Post by OrangeQuest »

I have used like 10 Harbor Freight multis diring my build and could have gotten a good one. I always use carbide blades which they don't sell good ones or any at HF and I get those from woodworking shops.
A lot of times people burn through electric tools because they try to force them to do the job faster than they are made to. It dulls the blades and burns up the motor. The wood cutting blades will get the gullet full of sawdust and stop cutting so the blade needs to keep moving to keep the gullets clear. A circular blade does this for you, the multi-tool does not and needs to be moved so the area of the blade doing the cutting can clear it's gullets. When I started using my two cheapos from Harbor Freight (got the single speed free cause I spent more than $50.00 and the variable-speed I got on sale for less than $20.00) I was thinking the half moon blades I was using were getting dull to fast till I started using a rocking motion to keep the gullets cleared and they last a lot longer and cut faster without burning the wood. Don't force the tool to cut, just slight pressure and keep where the blade cuts moving.

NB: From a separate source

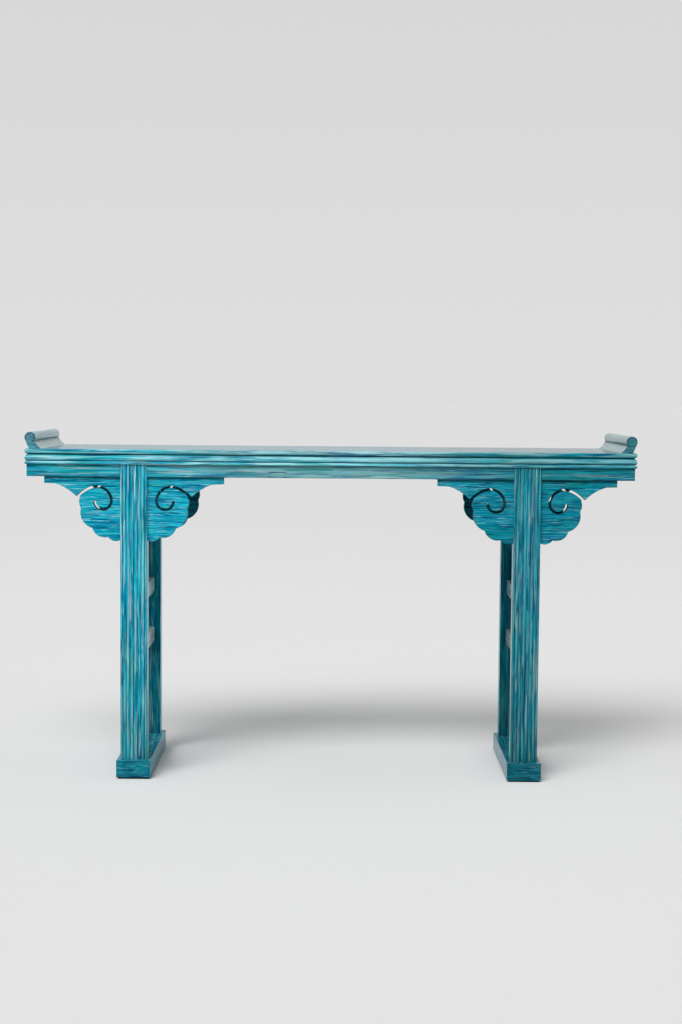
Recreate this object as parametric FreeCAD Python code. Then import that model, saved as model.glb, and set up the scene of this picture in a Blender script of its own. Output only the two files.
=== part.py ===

To keep from getting to close to the hull, the first cut, use a 2X4 as a guide for the blade. The plywood looks like it is already coming apart so it may not take to much to cut it, it may just fall apart as you try to cut it. If that is the case you may be able to use a sturdy putty knife, board for a guide and tap the knife through a little at a time. Dried out, delaminated plywood is easy to cut through.